Ritengo
banale scrivere: “splendida foto per una splendida donna”.
Scontato.
Mi piace, in
realtà, incantarmi a guardare questa Galleria superba della
Femminilità, filtrata attraverso l'anima di Giovanni Gastel e la sua
macchina fotografica. Meraviglioso strumento che tale rimarrebbe se
non prendesse respiro palpitante nelle mani dell'Artista. Mi chiedo:
ma una donna è sempre la stessa donna se viene raccontata da un
uomo? Credo di no. Anzi, ne sono convinta. Siamo due universi
distanti, anche se forse complementari. L'intuito femminile è
diverso dalla razionalità maschile. E, se una donna nota
maggiormente nella luce degli occhi o nella piega delle labbra di
un'altra donna il suo mondo interiore e i suoi misteri, un uomo nota
quel volto nel suo insieme di bellezza fisica o di seduttività. Se,
però, quell'uomo è impastato di sensibilità creativa e poetica,
allora quel volto di donna si fa poesia: ha in sé la luce del divino
che dimora nell'opera d'Arte.
Non tutte le
donne fotografate possono vantare questo soffio, sul loro volto, che
è accadimento e prodigio. A quante sono stati negati la certezza del
volto, lo stupore dell'accadimento? Quante hanno potuto emozionarsi
specchiandosi in una foto ed emozionare lo sguardo di chi le ha
sfiorate oppure osservate?
Con Giovanni
Gastel accade.
E quel volto
o quella figura femminile si trasfigura e diventa altro e altro
ancora: si fa ricciolo di oscuro desiderio, di velluto e sogno, o
cascata di grano nel campo di nessuno; sorriso d'anguria o ombra di
occhi che temono la luce e luce di sguardo che percorre vallate e
sale sui monti e si veste di cielo per riflettersi nel mare e
guadagnare orizzonti mai esplorati. Oppure è corpo che si fa volo e
ali di farfalla, gomitolo di lana o fiore che si dischiude alla vita.

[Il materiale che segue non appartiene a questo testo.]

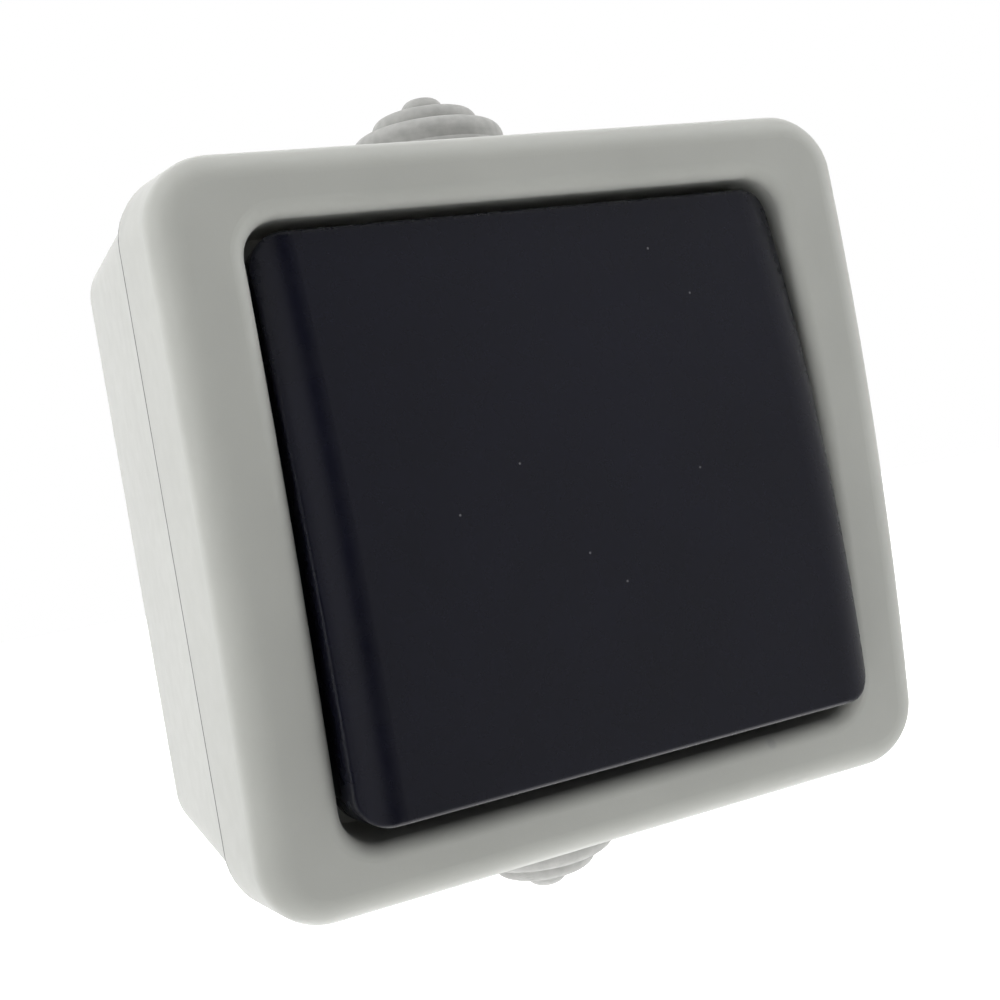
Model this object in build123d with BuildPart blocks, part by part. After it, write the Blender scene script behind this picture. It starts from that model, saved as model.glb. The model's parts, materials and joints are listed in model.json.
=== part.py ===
from build123d import *
from math import asin, cos, degrees, radians, sin
import os

# Surface-mounted weatherproof rocker switch, in millimetres.
# X runs right, Z up and Y into the wall. The wall is the plane Y = 0, and the front faces -Y.
# A "height" is a distance out of the wall, so a height h lies at Y = -h.

# Back box
box_width = 75.0
box_tall = 73.4
box_depth = 36.0
box_corner = 6.5
box_draft_x = 0.6
box_draft_z = 0.35
box_wall = 3.0
box_floor = 2.4
box_back_round = 1.0

# Cover frame
frame_overhang = 0.6
frame_deep = 15.2
frame_flare_x = 0.8
frame_flare_z = 1.7
frame_corner = 6.6
frame_dome = 2.0
frame_front_round = 3.2
frame_back_round = 0.3
frame_wall = 2.9
frame_front_wall = 2.4
seam_gap = 0.3

# Opening and well of the cover frame
border_side = 8.8
border_end = 7.9
opening_corner = 3.8
lip_round = 1.5
well_wall = 1.8
well_depth = 12.2
well_floor = 2.0

# Gasket in the rim groove of the box
groove_inset = 0.9
groove_width = 1.2
groove_depth = 1.2

# Rocker
rocker_gap_side = 0.7
rocker_gap_end = 1.6
rocker_corner = 3.2
rocker_proud = 2.2
rocker_bow = 1.7
rocker_roll_inset = 4.2
rocker_roll_radius = 6.0
rocker_roll_angle = 60.0
rocker_edge_round = 0.8
rocker_skirt_clearance = 1.0
rocker_wall = 1.8
rocker_rib = 1.2
seat_rib_spread = 9.0
rocker_tilt = 5.86
pivot_rise = 5.7

# Dolly that carries the rocker, and the rocker's clips
dolly_width = 13.2
dolly_plate_tall = 18.0
dolly_plate_top = 4.2
dolly_plate = 2.0
dolly_neck = 8.4
dolly_neck_foot = 2.6
dolly_tail = 14.5
trunnion_radius = 1.75
trunnion_clearance = 0.05
clip_thick = 1.6
clip_width = 6.0
clip_barb = 0.7
clip_lead = 1.4
clip_gap = 0.1
side_gap = 0.4

# Plunger and spring in the dolly
bore_radius = 2.6
bore_end = 2.2
plunger_clearance = 0.1
plunger_tip_radius = 1.5
plunger_nose = 3.0
plunger_top = 9.5
plunger_wall = 0.6
spring_wire_radius = 0.25
spring_clearance = 0.1
spring_turns = 8
lever_clearance = 0.35

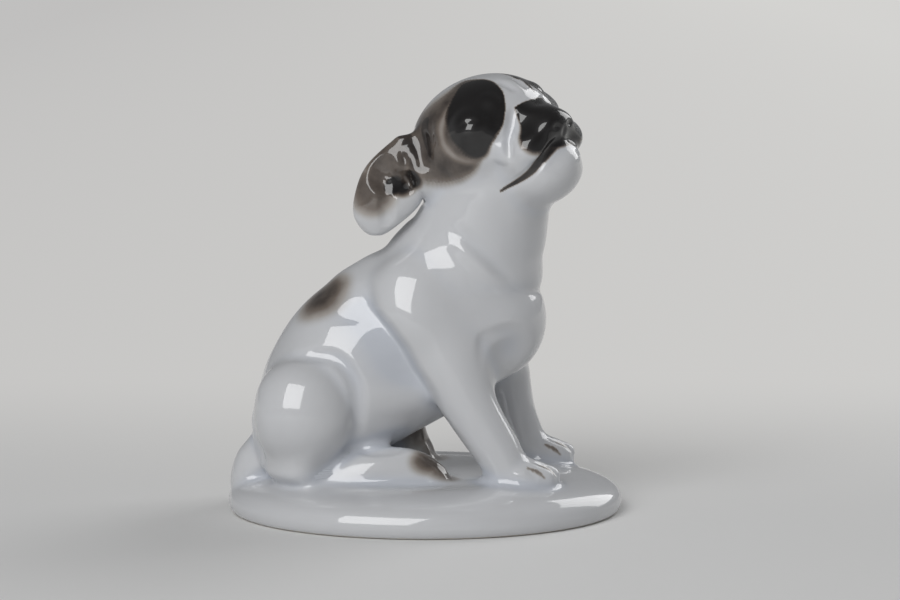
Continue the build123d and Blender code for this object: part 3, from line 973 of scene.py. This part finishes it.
def paper_floor(name):
    """A sheet of pale paper that runs out, for the camera, into a glowing background with painted
    light, darker to the left and lighter to the right.
    """
    mesh = bpy.data.meshes.new(name)
    (left, near_edge), (right, far_edge) = FLOOR
    corners = [(left, near_edge, 0), (right, near_edge, 0), (right, far_edge, 0),
               (left, far_edge, 0)]
    mesh.from_pydata(corners, [], [(0, 1, 2, 3)])
    thing = bpy.data.objects.new(name, mesh)
    bpy.context.scene.collection.objects.link(thing)
    nodes = Nodes("paper")
    place = nodes.add("ShaderNodeSeparateXYZ", {
        "Vector": nodes.add("ShaderNodeTexCoord").outputs["Object"]})
    cloud = nodes.spread(nodes.noise(6.0, 4.0), 0.3, 0.7, 0.0, 0.06)
    nodes.fill(nodes.shader, {"Base Color": nodes.blend(cloud, PAPER, PAPER_CLOUD),
                              "Roughness": 0.9, "Specular IOR Level": 0.15})
    # painted light: the far paper glows, darker on the left and brighter on the right
    sideways = nodes.spread(place.outputs["X"], -FAR_HALF_WIDTH, FAR_HALF_WIDTH, 0.0, 1.0)
    glow = nodes.add("ShaderNodeEmission", {"Color": nodes.blend(sideways, FAR_SHADED_LEFT, FAR_LIT_RIGHT)})
    rays = nodes.add("ShaderNodeLightPath")
    seen = nodes.maths("MAXIMUM", rays.outputs["Is Camera Ray"],
                       nodes.maths("MAXIMUM", rays.outputs["Is Glossy Ray"],
                                   rays.outputs["Is Transmission Ray"]))
    distance = nodes.spread(place.outputs["Y"], PAPER_ENDS, FAR_STARTS, 0.0, 1.0, "SMOOTHSTEP")
    far = nodes.maths("MULTIPLY", seen, distance)
    both = nodes.add("ShaderNodeMixShader", {0: far, 1: nodes.shader.outputs["BSDF"],
                                             2: glow.outputs["Emission"]})
    nodes.fill(nodes.tree.nodes["Material Output"], {"Surface": both.outputs["Shader"]})
    mesh.materials.append(nodes.material)


def softbox(name, azimuth, elevation, distance, wide, high, radiance):
    """A rectangular lamp that faces the puppy, its size given by the angles it fills."""
    azimuth, elevation = radians(azimuth), radians(elevation)
    direction = Vector((cos(elevation) * cos(azimuth), cos(elevation) * sin(azimuth),
                        sin(elevation)))
    lamp = bpy.data.lights.new(name, "AREA")
    lamp.shape = "RECTANGLE"
    lamp.size = 2 * distance * sin(radians(wide) / 2)
    lamp.size_y = 2 * distance * sin(radians(high) / 2)
    # in Blender an area lamp's radiance is a quarter of its power over its area
    lamp.energy = 4 * radiance * lamp.size * lamp.size_y
    thing = bpy.data.objects.new(name, lamp)
    thing.location = Vector(LAMP_AIM) + direction * distance
    thing.rotation_euler = direction.to_track_quat("Z", "Y").to_euler()
    bpy.context.scene.collection.objects.link(thing)


def studio(name):
    """A room that is paler near the horizon than overhead."""
    world = bpy.data.worlds.new(name)
    bpy.context.scene.world = world
    world.use_nodes = True
    tree = world.node_tree
    background = tree.nodes["Background"]
    background.inputs["Color"].default_value = SKY
    direction = tree.nodes.new("ShaderNodeTexCoord")
    parts = tree.nodes.new("ShaderNodeSeparateXYZ")
    falling = tree.nodes.new("ShaderNodeMapRange")
    falling.interpolation_type = "SMOOTHSTEP"
    for key, value in (("From Min", 0.0), ("From Max", SKY_CHANGES),
                       ("To Min", SKY_AT_HORIZON), ("To Max", SKY_OVERHEAD)):
        falling.inputs[key].default_value = value
    tree.links.new(direction.outputs["Generated"], parts.inputs["Vector"])
    tree.links.new(parts.outputs["Z"], falling.inputs["Value"])
    tree.links.new(falling.outputs["Result"], background.inputs["Strength"])


paper_floor("paper_floor")
softbox("left_softbox", azimuth=-115, elevation=33, distance=1.1, wide=38, high=50, radiance=3.4)
softbox("right_softbox", azimuth=38, elevation=30, distance=0.9, wide=36, high=40, radiance=2.2)
studio("studio")

CAMERA_TARGET = (5.6, 0.0, 47.7)
CAMERA_DISTANCE = 700.0
CAMERA_PITCH = radians(7.6)
FOCAL_LENGTH = 124.6
SENSOR_WIDTH = 36.0
camera_data = bpy.data.cameras.new("camera")
camera_data.lens = FOCAL_LENGTH
camera_data.sensor_width = SENSOR_WIDTH
camera = bpy.data.objects.new("camera", camera_data)
backwards = Vector((0, -cos(CAMERA_PITCH), sin(CAMERA_PITCH)))
camera.location = (Vector(CAMERA_TARGET) + backwards * CAMERA_DISTANCE) * MM
camera.rotation_euler = Euler((pi / 2 - CAMERA_PITCH, 0, 0))
bpy.context.scene.collection.objects.link(camera)
bpy.context.scene.camera = camera
bpy.context.scene.view_settings.view_transform = "Standard"
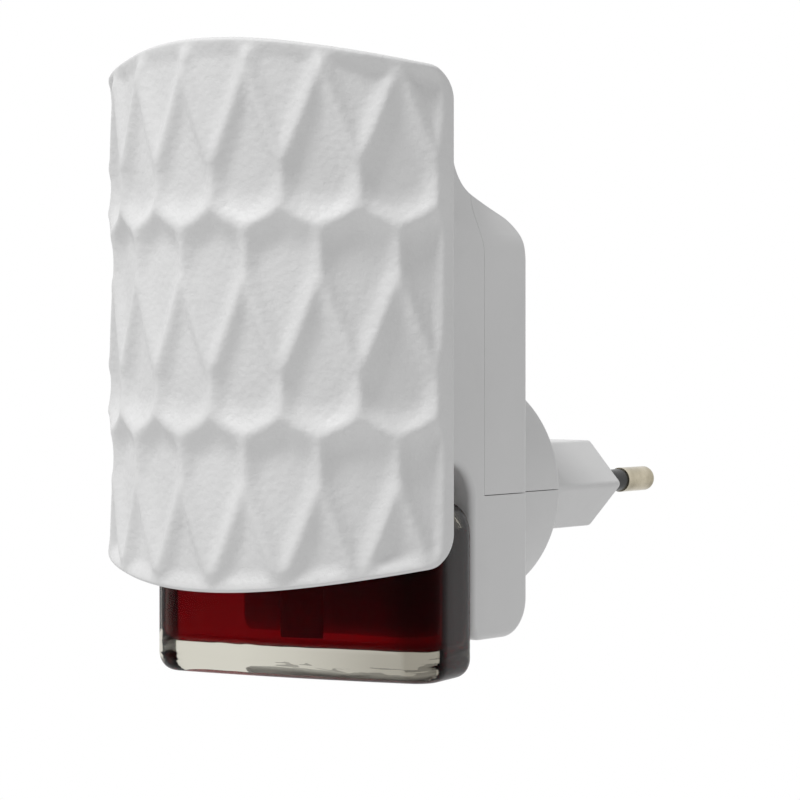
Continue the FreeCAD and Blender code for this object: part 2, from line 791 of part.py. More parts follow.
def heater_ring():
    body = rod_z(0, wick_y, heater_cup_radius - heater_cup_wall - seat_gap, heater_floor_z, heater_top_z)
    resistor = heater_part_place(-1)
    fuse = heater_part_place(1)
    base_z = heater_floor_z + heater_part_rise
    cuts = [rod_z(0, wick_y, heater_ring_bore_radius, heater_floor_z - overrun, heater_top_z + overrun),
            rod_z(resistor.x, resistor.y, resistor_radius + heater_part_gap, base_z - heater_part_gap,
                  heater_top_z + overrun),
            rod_z(fuse.x, fuse.y, fuse_radius + heater_part_gap, base_z - heater_part_gap,
                  heater_top_z + overrun),
            box(resistor.x - heater_wire_radius * 2, fuse.x + heater_wire_radius * 2,
                fuse.y - heater_wire_radius - heater_part_gap,
                fuse.y + heater_wire_radius + heater_part_gap, heater_floor_z - overrun, base_z)]
    return body.cut(cuts)


def heater_part(side, radius, length):
    place = heater_part_place(side)
    base_z = heater_floor_z + heater_part_rise
    body = rod_z(place.x, place.y, radius, base_z, base_z + length)
    return body.makeFillet(radius / 3, [edge for edge in body.Edges if len(edge.Vertexes) == 1])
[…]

Spavalderia di gambe incrociate, esibite, in attesa, oppure
coraggiose gazzelle, frementi d'avventura nell'andare; e seni
nascosti, svelati, timidi, audaci che invitano mani e occhi e una
passione che pulsa di un attimo appena e poi si spegne come cerino
troppo breve per durare.
Ed è come
scoprirsi in una Galleria buia che a tratti s'illumina di un
bagliore: un lampo, uno squarcio. Un occhio divino su cornici vuote
che le animano. Che si animano. Ed ecco il Volto. Di Donna. Ha due
occhi che feriscono. Buio. Luce. Un altro Volto. Ha labbra-papavero
che accendono il cielo di un sorriso. Buio. Lampo: quella donna non
ha né labbra né occhi, solo un mistero che vuole celare. O svelare
a chi sa leggere e vuole leggere in quel mistero. Buio. Squarcio. E
il nero si fa ala di corvo, notte di rimpianto, urlo di due lacrime
non piante sul pallore del viso. Luna sorpresa di solitudine e
d'abbandono. Poi ecco l'oro di un volto sontuoso nella sua altera
fissità bizantina di icona lontana che veste di preziosa antichità
i monasteri del Kosovo e quello serbo di Kilandari.
Buio. Luce.
Per Donne donne fiore donne erba donne prato donne sogno donne nuvola
donne volo donne mare e maree. Donne svettanti come vittorie a lungo
sognate e rincorse e afferrate. Donne protagoniste di una storia, di
mille storie. E Donne che hanno scritto la storia della Moda,
dell'Arte, del Cinema e del Teatro. Donne integrate nel loro tempo e
spazio vitale o sbalzate come un bassorilievo oltre il tempo e lo
spazio.
Rese
immortali da quel lampo di luce che è talento più che tecnica,
genialità più che immagine, sensibilità più che angolazione di
ombre, amore più che posa o inquadratura.
Giovanni
Gastel, con la sua macchina fotografica, le guarda le donne per
ascoltarle. Le ascolta per conoscerle. Per riconoscerle e
raccontarle. Entrando nella loro anima per vivificarle di una
ineffabilità che solo l'anima possiede.
E le Donne
della sua meravigliosa Galleria si accendono di mille atmosfere, di
luminose essenze, misteriose eppure vicine, in tutte le loro
sfaccettature, quasi fossero in un prisma in cui sanno esse stesse
conoscersi e riconoscersi per colmarsi di pienezza di sé, di
autenticità, di LUCE...
E,
immortalando, Giovanni Gastel si immortala.